Cesar’s tribute to the comforts of the familiar, is
a highlight of the show, a model of unfussy but
dramatically assured musical interpretation.
As the older man who knows that he’s no great
marital prize for a young woman not out of her teens
(the ick factor is definitely an issue in the scenes
in which Fanny’s fate is debated), Mr. Applegate
cuts loose in the joyous song “Panisse and Son,” in
which he exults in the securing of an heir, even if
the boy’s paternity will be no secret to anyone in
town. And he gives a touching performance of
Panisse’s quiet enumeration of the joys of married
life, “To My Wife.” Rome’s lyrics in the love songs
are declamatory and direct, at times seeming even
crude, but they reflect the feelings of these earthy
characters with a fitting simplicity.
Simplicity was not to be a hallmark of Merrick’s
career, of course, and the delicate colorings in
Rome’s score, and the sorrow-tinged seaside love
story at the show’s center, are sometimes grossly
intruded upon by standard divertissements of
Broadway convention.
Midway through Act I there is a peculiar interlude
at a bar where belly dancing is the specialty (“Shika,
Shika,” this number is called). In the somewhat
plot-cluttered second act, the stage is cleared for
a splashy circus number for a birthday party for
Fanny’s son, Cesario (the perky Ted Sutherland),
with tumbling and magic tricks. (Lorin Latarro
provided the acrobatic choreography in both
sequences.)
As at many Encores! productions, these absurdities
must be met with indulgence, since the essential
mission of the series is to give primacy of place to
the score.
If the score includes several hundred bars of circus
music, so be it.
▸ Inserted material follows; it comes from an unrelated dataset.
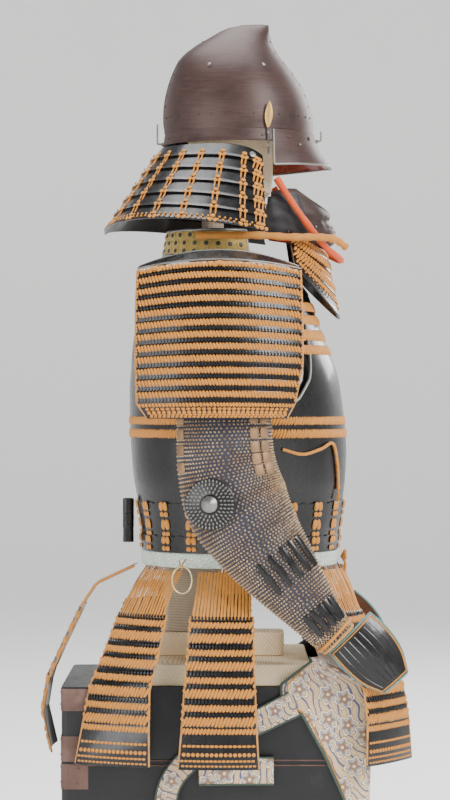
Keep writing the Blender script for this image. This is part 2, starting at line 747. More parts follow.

Under the baton of the music
director Rob Berman, the Encores! orchestra plays
with its customary vigor and warmth. And as at many
Encores! productions, the smirks and squirms that
these diversions, now silly, inspire don’t
overshadow the more worthwhile moments, when the
Broadway musical’s great magic trick — the
transmuting of everyday romance into something
transcendent — surprises and dazzles us again.